Your simple "AND" version also won't work unless you have no duplicates of (productId,tagId).

For your complex relationship, it would be necessary to break your query apart into several subqueries. First break along all "AND" clauses:

WHERE tag_id IN (tag1, tag2, tag3)
WHERE tag_id IN (tag4, tag5, tag6)
WHERE tag_id IN (tag7, tag8, tag9)

Then do an INTERSECTION of the query results.

If any of these subqueries is not a simply OR'ed list but in turn contain AND's in a more complex logic structure, you need to further break down these subqueries recursively.

In other words, you can recursively break down the logic tree along "AND" clauses, then at each tree level do an INTERSECT of the query results.

Doing this is likely to be much faster than generating a huge SQL that will return the result in one go -- because each of the simple OR'ed list can leverage an index you have on tag_id.

Stephen Chung
  • 14,497
  • 1
  • 35
  • 48
  • I disagree with using INTERSECTION, that would be tremendously slow if I am not mistaken. – TiansHUo Apr 21 '11 at 15:17
  • 1
    Not slower than a full table scan when the engine is forced to evaluate a complex logic on each row.
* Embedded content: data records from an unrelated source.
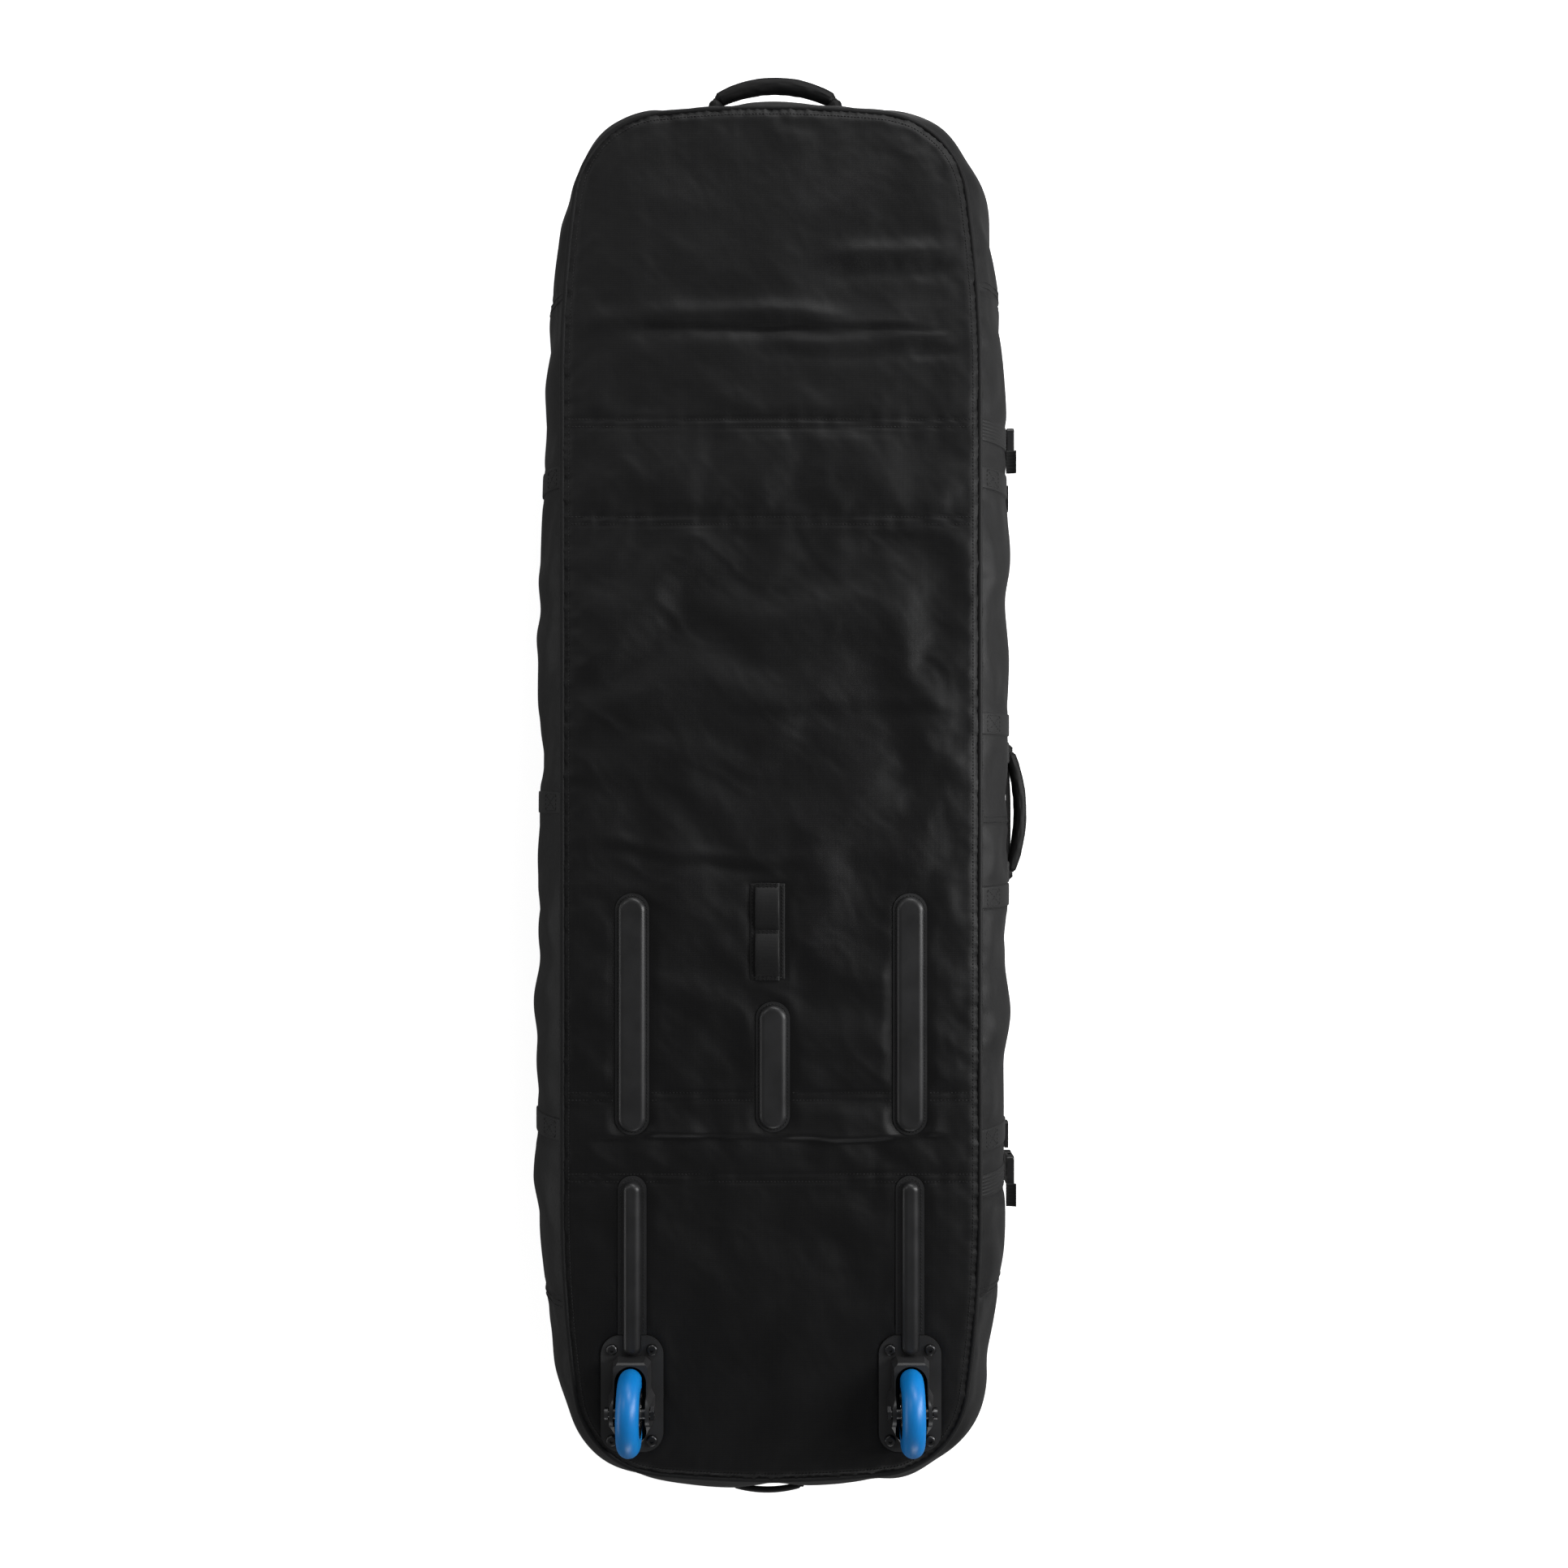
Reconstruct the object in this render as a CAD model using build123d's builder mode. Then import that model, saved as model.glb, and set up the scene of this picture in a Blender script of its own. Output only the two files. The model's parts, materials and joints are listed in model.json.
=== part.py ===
from build123d import *
from math import radians, sin, sqrt
import os

# Snowboard bag with two wheels, in millimetres.  The bag lies on its lid, so the back panel,
# its skid pads and its wheels face up.  +X is to the bag's right, +Y points to the carry handle
# at its top end and +Z points up.  The origin is on the lid's outer face, in the bag's middle.

# ---- body: back panel and lid share one seam outline, joined by a bulged gusset
DEPTH = 230.0
SEAM_HALF_WIDTH = 226.0
SEAM_STRAIGHT = 442.0
SHOULDER_RADIUS = 1500.0
SHOULDER_ANGLE = 8.0
CORNER_RADIUS = 100.0
END_ANGLE = 6.0
CORNER_ANGLE = 90.0 - SHOULDER_ANGLE - END_ANGLE
SEAM_ENDS_Y = 548.0
BULGE = 38.0
GUSSET_THICKNESS = 4.0
FABRIC = 4.0
FOAM = 6.0
SHEET = 2.0
PIPING_RADIUS = 3.0
PANEL_INSET = PIPING_RADIUS
FOAM_INSET = 6.0
SHEET_INSET = 10.0
SHEET_TOP_Y = -380.0
GUSSET_LOW = 32.0
GUSSET_HIGH = DEPTH - FABRIC - PIPING_RADIUS
BACK_PIPING_Z = DEPTH - FABRIC
LID_PIPING_Z = 5.0

# ---- zip: one tape on the gusset, one on the lid, meeting at ZIP_Z
ZIP_Z = 21.0
ZIP_GAP = 0.6
TAPE_THICKNESS = 3.0
ZIP_END_X = -120.0
HINGE_WEB_LOW = 12.0
SLIDER_START_Y = 30.0
SLIDER_LENGTH = 18.0
SLIDER_HEIGHT = 13.0
SLIDER_THICKNESS = 6.0
SLIDER_CLEARANCE = 0.6
PULLER_LENGTH = 34.0
PULLER_WIDTH = 9.0
PULLER_THICKNESS = 2.2

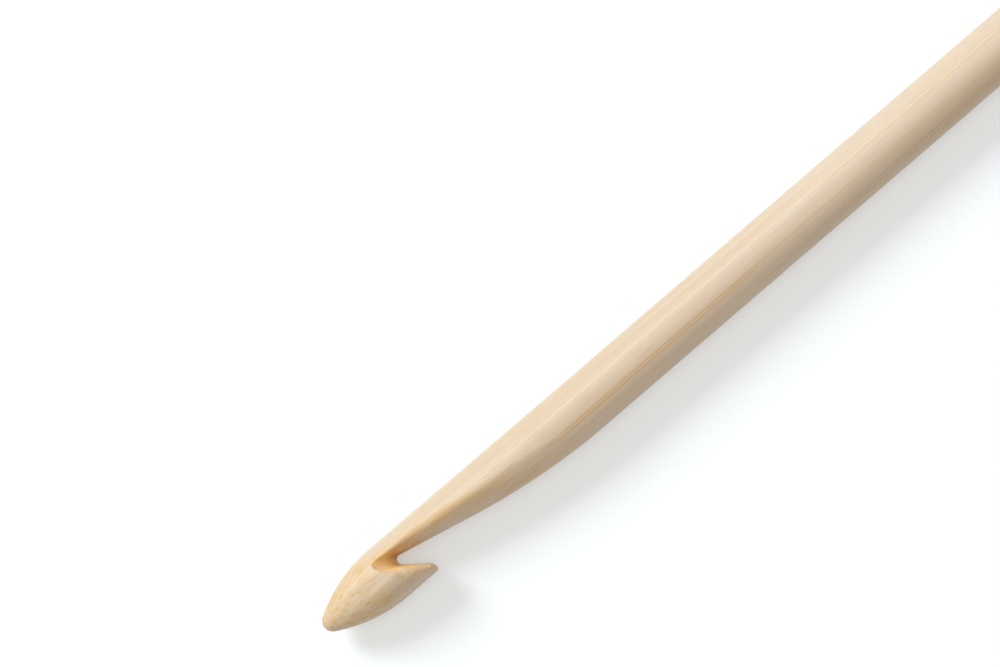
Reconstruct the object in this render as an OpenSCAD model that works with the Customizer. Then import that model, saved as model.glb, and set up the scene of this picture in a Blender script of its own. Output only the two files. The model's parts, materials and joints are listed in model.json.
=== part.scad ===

If each subquery only selects a very small subset of the rows, and those rows can be extracted quickly via an index, then the INTERSECT will be much faster. – Stephen Chung Apr 22 '11 at 04:15
1

Union all 3 groups. They're 3 selects, but they're really simple ones.

DanMan
  • 11,323
  • 4
  • 40
  • 61
Curtis
  • 675
  • 10
  • 28
0

I noticed Select values that meet different conditions on different rows?

How about

SELECT DISTINCT t1.productId FROM product_tags t1
JOIN product_tags t2 ON t1.productId=t2.productId AND t2.tagId IN (tag4,tag5,tag6)
JOIN product_tags t3 ON t1.productId=t3.productId AND t3.tagId IN (tag7, tag8, tag9)
AND t1.tagId IN (tag1,tag2,tag3)

It would be even better if DISTINCT could be removed somehow.

Community
  • 1
  • 1
TiansHUo
  • 8,509
  • 7
  • 45
  • 57
  • This can work if you are only considering one level of AND's. The query optimizer should essentially turn it into three subqueries and then further process, otherwise it will run much slower chasing the primary keys. – Stephen Chung Apr 22 '11 at 04:18
  • This is the version I finally used, and with indexes, it is fast. The SQL is also very easy to generate. – TiansHUo Apr 26 '11 at 10:33
  • Then you're running on a DB engine with a very good query optimizer -- one that takes special consideration for self-joins on the primary key and optimize away multiple-row accesses. Joins are quite slow on many engines, esp. embedded ones, that you always want to limit the number of joins and restrict the join space as much as possible. – Stephen Chung Apr 26 '11 at 11:09
0

The performance wouldn't be that great but you could do a nested query

SELECT 
ProductID FROM
Products 
WHERE tag_id IN (tag1, tag2, tag3)
AND ProductID IN (
SELECT 
ProductID FROM
Products 
WHERE tag_id IN (tag4, tag5, tag6)
)
AND ProductID IN (
SELECT 
ProductID FROM
Products 
WHERE tag_id IN (tag7, tag8, tag9)
)
Thomas Paine
  • 301
  • 3
  • 11
0

Is the number of tags known in advance? If it isn't something that will grow over time, I would change tag_id to a bitset.

WITH T AS 
 (SELECT product_id, bit_or((1<<tag_id)::bigint) tagset 
  FROM product_tag GROUP BY product_id) 
SELECT product_id 
WHERE (tagset & 7)>0 AND (tagset & 56)>0 AND (tagset & 448)>0;

I have used Postgres here, where & is known as bitwise AND; bit_or is an aggregate function (SUM would work just as well here, assuming no duplicates allowed in the product_tag table). The magic numbers in the masks are just bit_ors of powers of two. The double-colon is a Postgres cast. Everything here should be available under slightly different names elsewhere. But PG also has bitstrings of indefinite size, and the same logic with bitstrings can be implemented for a large number of tags.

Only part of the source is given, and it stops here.